For preschool children, we recommend short lists (three to five items) with sensory criteria: find something rough, something that smells strong, something lighter than a pebble. The child touches, compares, hesitates.

For older children, the approach benefits from integrating an observation notebook where the child draws and describes what they have found. The learning of writing and observational drawing naturally attaches itself to the curiosity already activated by the search.

A single theme over several outings (garden insects, animal tracks, mushrooms at the foot of trees) produces a cumulative effect. The child returns with questions stemming from the previous outing, which fuels a cycle of autonomous discovery.

Single Theme and Cross-Disciplinary Learning: The Example of Insects

Focusing several activities around a single subject for one to two weeks generates deeper learning than a succession of different themes each day.
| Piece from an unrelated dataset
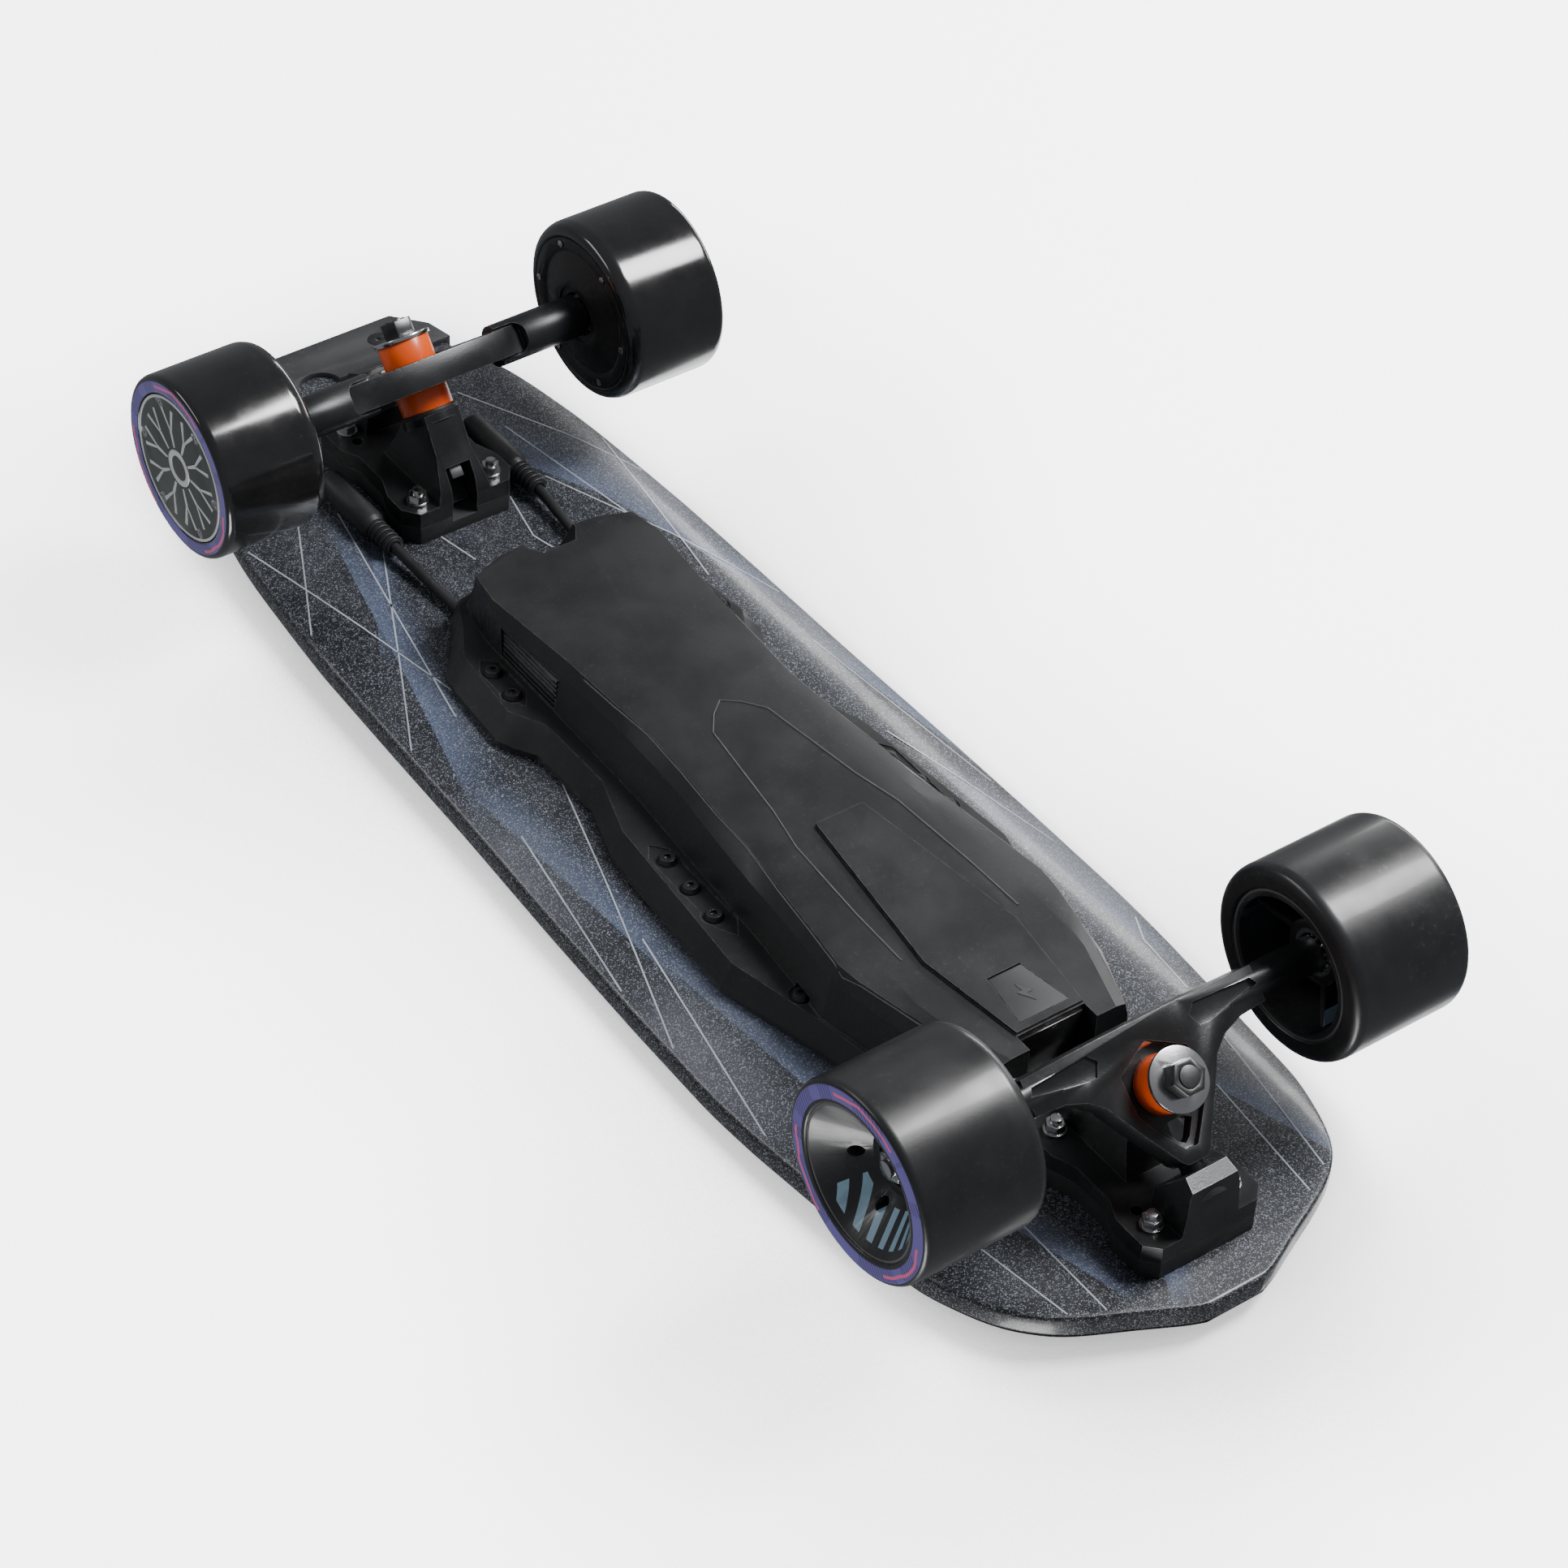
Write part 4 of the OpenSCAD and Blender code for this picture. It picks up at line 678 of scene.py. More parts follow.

A single theme creates connections between activities and strengthens long-term memory.

Insects work particularly well as a thread. The child can observe ants in the garden, build an insect hotel with recycled materials, browse an illustrated documentary book, draw what they saw, and compare their drawings with the images in the book.

Each activity feeds into the next. The observational drawing raises questions (“why does the ant have six legs and the spider eight?”), the book provides partial answers that reignite curiosity, and building the insect hotel creates anticipation (“who will come to settle in?”).

  • Nature and gardening: direct observation, collection, identification
  • Crafting and construction: insect hotel, temporary observation terrarium
  • Books and sheets: documentation, comparison between real observation and descriptions
  • Sorting and classification games: grouping figurines or images by families, habitat, or mode of movement

This thematic immersion format avoids dispersion and gives the child time to formulate their own questions, which remains the most reliable marker of genuinely active curiosity.

The awakening of curiosity is not measured by the number of activities proposed but by the quality of the space left for the child to explore on their own. Fewer directed workshops, more open materials, a deepened theme rather than ten skimmed over: it is within this framework that questions arise, and with them, the lasting desire to learn.